--- Collected material ---
-*-*-

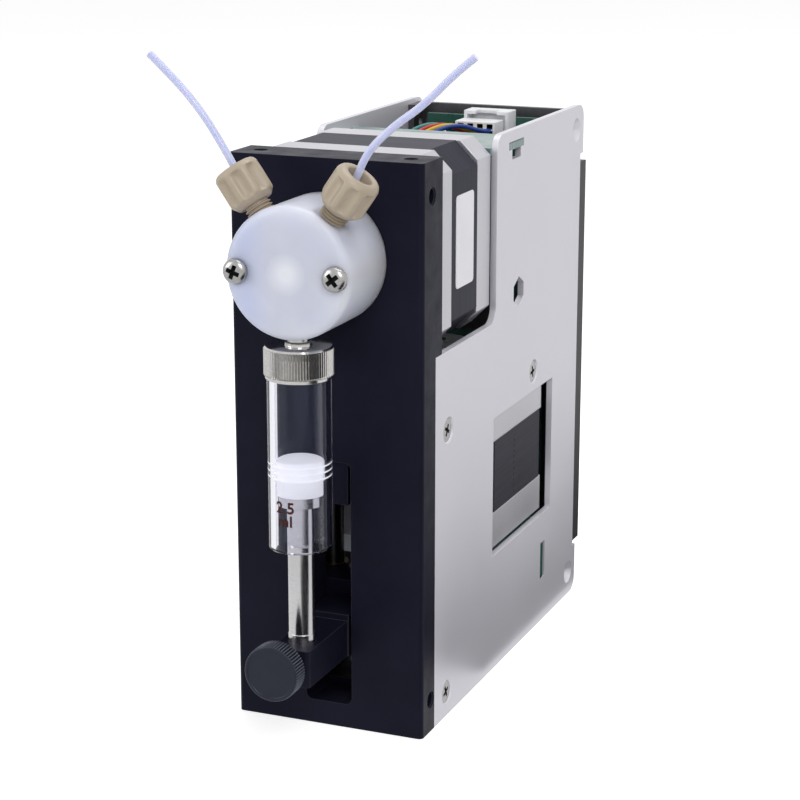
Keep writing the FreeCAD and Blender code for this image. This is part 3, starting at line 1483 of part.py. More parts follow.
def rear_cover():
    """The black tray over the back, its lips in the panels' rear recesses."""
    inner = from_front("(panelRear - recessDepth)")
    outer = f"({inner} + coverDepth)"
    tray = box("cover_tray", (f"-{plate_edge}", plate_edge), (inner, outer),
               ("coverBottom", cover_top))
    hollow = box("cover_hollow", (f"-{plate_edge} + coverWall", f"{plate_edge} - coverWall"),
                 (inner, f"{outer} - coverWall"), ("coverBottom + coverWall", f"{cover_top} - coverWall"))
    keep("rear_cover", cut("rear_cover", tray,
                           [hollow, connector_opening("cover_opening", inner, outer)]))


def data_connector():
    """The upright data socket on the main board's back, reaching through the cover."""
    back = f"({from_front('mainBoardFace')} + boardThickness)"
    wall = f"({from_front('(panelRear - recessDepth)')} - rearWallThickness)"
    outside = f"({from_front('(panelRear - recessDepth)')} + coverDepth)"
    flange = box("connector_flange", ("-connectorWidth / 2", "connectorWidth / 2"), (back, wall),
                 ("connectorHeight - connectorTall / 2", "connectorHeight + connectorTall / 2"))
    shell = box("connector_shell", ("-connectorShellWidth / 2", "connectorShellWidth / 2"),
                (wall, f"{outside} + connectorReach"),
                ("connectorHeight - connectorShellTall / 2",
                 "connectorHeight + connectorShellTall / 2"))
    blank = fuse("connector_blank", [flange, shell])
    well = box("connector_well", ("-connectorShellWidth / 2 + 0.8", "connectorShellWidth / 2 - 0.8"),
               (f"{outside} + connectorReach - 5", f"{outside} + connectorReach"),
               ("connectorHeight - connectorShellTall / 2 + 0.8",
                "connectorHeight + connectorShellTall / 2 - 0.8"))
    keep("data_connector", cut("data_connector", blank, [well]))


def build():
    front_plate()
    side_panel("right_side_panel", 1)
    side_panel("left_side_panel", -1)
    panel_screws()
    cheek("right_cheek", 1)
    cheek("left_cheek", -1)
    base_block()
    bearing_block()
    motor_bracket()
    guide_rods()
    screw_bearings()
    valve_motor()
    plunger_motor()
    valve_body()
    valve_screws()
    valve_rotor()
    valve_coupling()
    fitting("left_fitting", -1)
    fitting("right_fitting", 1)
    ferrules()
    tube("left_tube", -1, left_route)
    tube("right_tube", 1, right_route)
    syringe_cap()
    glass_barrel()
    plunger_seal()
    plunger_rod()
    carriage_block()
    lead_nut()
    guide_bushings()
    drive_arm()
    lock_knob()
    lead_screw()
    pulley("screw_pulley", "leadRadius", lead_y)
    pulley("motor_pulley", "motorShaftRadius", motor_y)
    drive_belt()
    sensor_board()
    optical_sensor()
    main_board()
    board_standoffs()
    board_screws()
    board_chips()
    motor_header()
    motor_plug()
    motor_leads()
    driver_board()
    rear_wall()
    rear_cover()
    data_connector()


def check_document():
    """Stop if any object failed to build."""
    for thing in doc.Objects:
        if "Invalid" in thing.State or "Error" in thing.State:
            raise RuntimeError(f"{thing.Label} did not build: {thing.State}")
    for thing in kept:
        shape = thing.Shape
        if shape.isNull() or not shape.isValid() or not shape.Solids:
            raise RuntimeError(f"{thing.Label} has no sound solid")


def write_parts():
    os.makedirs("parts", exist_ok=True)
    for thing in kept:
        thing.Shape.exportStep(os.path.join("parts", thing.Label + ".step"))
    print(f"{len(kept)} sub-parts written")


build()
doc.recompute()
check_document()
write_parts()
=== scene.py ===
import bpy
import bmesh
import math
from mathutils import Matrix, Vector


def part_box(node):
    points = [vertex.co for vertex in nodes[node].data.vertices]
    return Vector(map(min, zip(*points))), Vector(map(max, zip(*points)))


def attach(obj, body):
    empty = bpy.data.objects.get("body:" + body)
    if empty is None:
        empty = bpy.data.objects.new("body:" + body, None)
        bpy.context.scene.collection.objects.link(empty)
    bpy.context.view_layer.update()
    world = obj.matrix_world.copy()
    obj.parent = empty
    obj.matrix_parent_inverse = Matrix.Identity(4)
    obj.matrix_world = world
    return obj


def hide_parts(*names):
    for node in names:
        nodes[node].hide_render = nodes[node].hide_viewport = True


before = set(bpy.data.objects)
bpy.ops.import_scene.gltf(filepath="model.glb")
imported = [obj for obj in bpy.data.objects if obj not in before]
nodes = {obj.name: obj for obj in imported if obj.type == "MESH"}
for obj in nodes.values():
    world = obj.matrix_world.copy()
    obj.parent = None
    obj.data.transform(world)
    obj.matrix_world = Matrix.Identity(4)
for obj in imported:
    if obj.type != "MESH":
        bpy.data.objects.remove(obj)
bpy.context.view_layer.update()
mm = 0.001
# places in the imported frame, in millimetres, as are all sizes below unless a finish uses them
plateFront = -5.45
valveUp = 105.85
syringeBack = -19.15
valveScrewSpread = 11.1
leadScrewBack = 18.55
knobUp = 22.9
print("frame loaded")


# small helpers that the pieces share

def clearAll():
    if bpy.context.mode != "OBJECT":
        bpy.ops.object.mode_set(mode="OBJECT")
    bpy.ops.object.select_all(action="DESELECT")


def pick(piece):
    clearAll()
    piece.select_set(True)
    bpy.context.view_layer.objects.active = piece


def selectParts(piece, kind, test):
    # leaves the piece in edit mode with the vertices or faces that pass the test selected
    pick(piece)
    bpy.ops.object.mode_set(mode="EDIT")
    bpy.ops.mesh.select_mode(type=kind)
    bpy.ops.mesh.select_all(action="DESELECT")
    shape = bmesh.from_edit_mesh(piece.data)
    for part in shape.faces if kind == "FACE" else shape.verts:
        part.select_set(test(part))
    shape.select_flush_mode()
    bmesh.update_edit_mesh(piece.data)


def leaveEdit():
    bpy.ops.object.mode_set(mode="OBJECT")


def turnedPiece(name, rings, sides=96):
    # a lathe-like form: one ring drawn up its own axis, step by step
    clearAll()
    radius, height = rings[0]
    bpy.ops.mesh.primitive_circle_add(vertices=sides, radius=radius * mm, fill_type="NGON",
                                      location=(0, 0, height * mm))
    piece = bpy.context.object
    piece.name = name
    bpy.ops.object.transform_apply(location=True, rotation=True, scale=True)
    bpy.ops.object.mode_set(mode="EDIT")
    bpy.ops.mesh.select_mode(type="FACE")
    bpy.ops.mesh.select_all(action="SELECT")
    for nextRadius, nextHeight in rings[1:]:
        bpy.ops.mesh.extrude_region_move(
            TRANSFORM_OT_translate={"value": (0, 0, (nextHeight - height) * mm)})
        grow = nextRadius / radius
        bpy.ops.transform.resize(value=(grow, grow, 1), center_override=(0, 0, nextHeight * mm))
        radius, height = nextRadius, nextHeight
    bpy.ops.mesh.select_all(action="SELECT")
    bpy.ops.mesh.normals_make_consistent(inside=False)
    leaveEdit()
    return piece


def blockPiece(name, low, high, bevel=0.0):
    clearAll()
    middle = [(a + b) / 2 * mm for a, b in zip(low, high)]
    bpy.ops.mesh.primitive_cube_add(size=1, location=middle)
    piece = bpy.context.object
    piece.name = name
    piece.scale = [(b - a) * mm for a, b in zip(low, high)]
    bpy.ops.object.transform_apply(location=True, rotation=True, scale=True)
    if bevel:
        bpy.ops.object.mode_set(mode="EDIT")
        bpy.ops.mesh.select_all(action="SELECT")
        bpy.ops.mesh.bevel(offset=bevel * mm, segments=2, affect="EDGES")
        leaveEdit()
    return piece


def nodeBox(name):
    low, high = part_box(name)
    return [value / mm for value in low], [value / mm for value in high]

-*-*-

--- What is expected ---
Copy the material above back out, exactly as written.

--- Solution to this problem ---
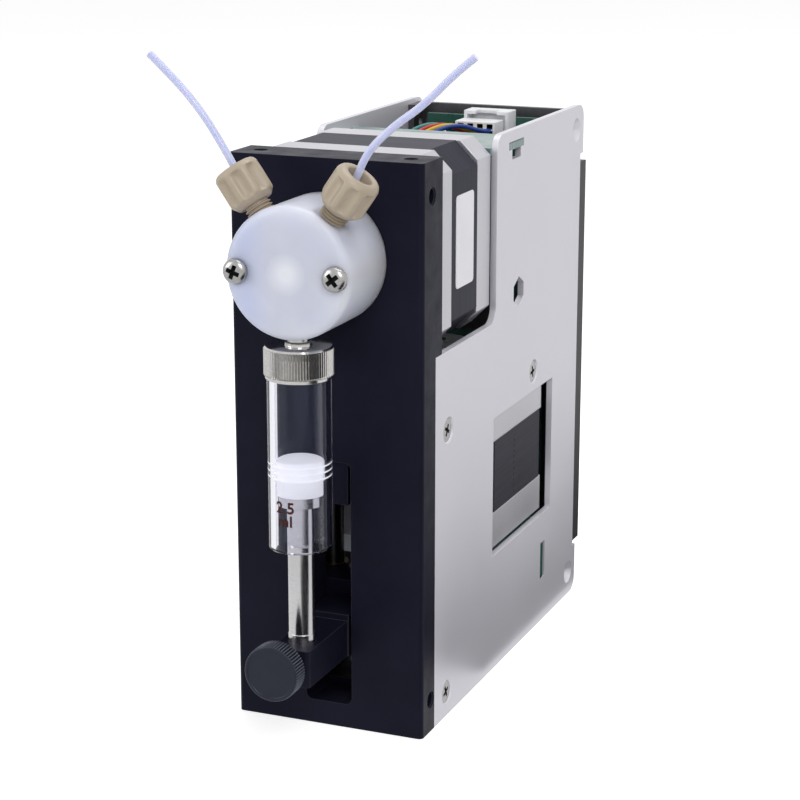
Keep writing the FreeCAD and Blender code for this image. This is part 3, starting at line 1483 of part.py. More parts follow.
def rear_cover():
    """The black tray over the back, its lips in the panels' rear recesses."""
    inner = from_front("(panelRear - recessDepth)")
    outer = f"({inner} + coverDepth)"
    tray = box("cover_tray", (f"-{plate_edge}", plate_edge), (inner, outer),
               ("coverBottom", cover_top))
    hollow = box("cover_hollow", (f"-{plate_edge} + coverWall", f"{plate_edge} - coverWall"),
                 (inner, f"{outer} - coverWall"), ("coverBottom + coverWall", f"{cover_top} - coverWall"))
    keep("rear_cover", cut("rear_cover", tray,
                           [hollow, connector_opening("cover_opening", inner, outer)]))


def data_connector():
    """The upright data socket on the main board's back, reaching through the cover."""
    back = f"({from_front('mainBoardFace')} + boardThickness)"
    wall = f"({from_front('(panelRear - recessDepth)')} - rearWallThickness)"
    outside = f"({from_front('(panelRear - recessDepth)')} + coverDepth)"
    flange = box("connector_flange", ("-connectorWidth / 2", "connectorWidth / 2"), (back, wall),
                 ("connectorHeight - connectorTall / 2", "connectorHeight + connectorTall / 2"))
    shell = box("connector_shell", ("-connectorShellWidth / 2", "connectorShellWidth / 2"),
                (wall, f"{outside} + connectorReach"),
                ("connectorHeight - connectorShellTall / 2",
                 "connectorHeight + connectorShellTall / 2"))
    blank = fuse("connector_blank", [flange, shell])
    well = box("connector_well", ("-connectorShellWidth / 2 + 0.8", "connectorShellWidth / 2 - 0.8"),
               (f"{outside} + connectorReach - 5", f"{outside} + connectorReach"),
               ("connectorHeight - connectorShellTall / 2 + 0.8",
                "connectorHeight + connectorShellTall / 2 - 0.8"))
    keep("data_connector", cut("data_connector", blank, [well]))


def build():
    front_plate()
    side_panel("right_side_panel", 1)
    side_panel("left_side_panel", -1)
    panel_screws()
    cheek("right_cheek", 1)
    cheek("left_cheek", -1)
    base_block()
    bearing_block()
    motor_bracket()
    guide_rods()
    screw_bearings()
    valve_motor()
    plunger_motor()
    valve_body()
    valve_screws()
    valve_rotor()
    valve_coupling()
    fitting("left_fitting", -1)
    fitting("right_fitting", 1)
    ferrules()
    tube("left_tube", -1, left_route)
    tube("right_tube", 1, right_route)
    syringe_cap()
    glass_barrel()
    plunger_seal()
    plunger_rod()
    carriage_block()
    lead_nut()
    guide_bushings()
    drive_arm()
    lock_knob()
    lead_screw()
    pulley("screw_pulley", "leadRadius", lead_y)
    pulley("motor_pulley", "motorShaftRadius", motor_y)
    drive_belt()
    sensor_board()
    optical_sensor()
    main_board()
    board_standoffs()
    board_screws()
    board_chips()
    motor_header()
    motor_plug()
    motor_leads()
    driver_board()
    rear_wall()
    rear_cover()
    data_connector()


def check_document():
    """Stop if any object failed to build."""
    for thing in doc.Objects:
        if "Invalid" in thing.State or "Error" in thing.State:
            raise RuntimeError(f"{thing.Label} did not build: {thing.State}")
    for thing in kept:
        shape = thing.Shape
        if shape.isNull() or not shape.isValid() or not shape.Solids:
            raise RuntimeError(f"{thing.Label} has no sound solid")


def write_parts():
    os.makedirs("parts", exist_ok=True)
    for thing in kept:
        thing.Shape.exportStep(os.path.join("parts", thing.Label + ".step"))
    print(f"{len(kept)} sub-parts written")


build()
doc.recompute()
check_document()
write_parts()
=== scene.py ===
import bpy
import bmesh
import math
from mathutils import Matrix, Vector


def part_box(node):
    points = [vertex.co for vertex in nodes[node].data.vertices]
    return Vector(map(min, zip(*points))), Vector(map(max, zip(*points)))


def attach(obj, body):
    empty = bpy.data.objects.get("body:" + body)
    if empty is None:
        empty = bpy.data.objects.new("body:" + body, None)
        bpy.context.scene.collection.objects.link(empty)
    bpy.context.view_layer.update()
    world = obj.matrix_world.copy()
    obj.parent = empty
    obj.matrix_parent_inverse = Matrix.Identity(4)
    obj.matrix_world = world
    return obj


def hide_parts(*names):
    for node in names:
        nodes[node].hide_render = nodes[node].hide_viewport = True


before = set(bpy.data.objects)
bpy.ops.import_scene.gltf(filepath="model.glb")
imported = [obj for obj in bpy.data.objects if obj not in before]
nodes = {obj.name: obj for obj in imported if obj.type == "MESH"}
for obj in nodes.values():
    world = obj.matrix_world.copy()
    obj.parent = None
    obj.data.transform(world)
    obj.matrix_world = Matrix.Identity(4)
for obj in imported:
    if obj.type != "MESH":
        bpy.data.objects.remove(obj)
bpy.context.view_layer.update()
mm = 0.001
# places in the imported frame, in millimetres, as are all sizes below unless a finish uses them
plateFront = -5.45
valveUp = 105.85
syringeBack = -19.15
valveScrewSpread = 11.1
leadScrewBack = 18.55
knobUp = 22.9
print("frame loaded")


# small helpers that the pieces share

def clearAll():
    if bpy.context.mode != "OBJECT":
        bpy.ops.object.mode_set(mode="OBJECT")
    bpy.ops.object.select_all(action="DESELECT")


def pick(piece):
    clearAll()
    piece.select_set(True)
    bpy.context.view_layer.objects.active = piece


def selectParts(piece, kind, test):
    # leaves the piece in edit mode with the vertices or faces that pass the test selected
    pick(piece)
    bpy.ops.object.mode_set(mode="EDIT")
    bpy.ops.mesh.select_mode(type=kind)
    bpy.ops.mesh.select_all(action="DESELECT")
    shape = bmesh.from_edit_mesh(piece.data)
    for part in shape.faces if kind == "FACE" else shape.verts:
        part.select_set(test(part))
    shape.select_flush_mode()
    bmesh.update_edit_mesh(piece.data)


def leaveEdit():
    bpy.ops.object.mode_set(mode="OBJECT")


def turnedPiece(name, rings, sides=96):
    # a lathe-like form: one ring drawn up its own axis, step by step
    clearAll()
    radius, height = rings[0]
    bpy.ops.mesh.primitive_circle_add(vertices=sides, radius=radius * mm, fill_type="NGON",
                                      location=(0, 0, height * mm))
    piece = bpy.context.object
    piece.name = name
    bpy.ops.object.transform_apply(location=True, rotation=True, scale=True)
    bpy.ops.object.mode_set(mode="EDIT")
    bpy.ops.mesh.select_mode(type="FACE")
    bpy.ops.mesh.select_all(action="SELECT")
    for nextRadius, nextHeight in rings[1:]:
        bpy.ops.mesh.extrude_region_move(
            TRANSFORM_OT_translate={"value": (0, 0, (nextHeight - height) * mm)})
        grow = nextRadius / radius
        bpy.ops.transform.resize(value=(grow, grow, 1), center_override=(0, 0, nextHeight * mm))
        radius, height = nextRadius, nextHeight
    bpy.ops.mesh.select_all(action="SELECT")
    bpy.ops.mesh.normals_make_consistent(inside=False)
    leaveEdit()
    return piece


def blockPiece(name, low, high, bevel=0.0):
    clearAll()
    middle = [(a + b) / 2 * mm for a, b in zip(low, high)]
    bpy.ops.mesh.primitive_cube_add(size=1, location=middle)
    piece = bpy.context.object
    piece.name = name
    piece.scale = [(b - a) * mm for a, b in zip(low, high)]
    bpy.ops.object.transform_apply(location=True, rotation=True, scale=True)
    if bevel:
        bpy.ops.object.mode_set(mode="EDIT")
        bpy.ops.mesh.select_all(action="SELECT")
        bpy.ops.mesh.bevel(offset=bevel * mm, segments=2, affect="EDGES")
        leaveEdit()
    return piece


def nodeBox(name):
    low, high = part_box(name)
    return [value / mm for value in low], [value / mm for value in high]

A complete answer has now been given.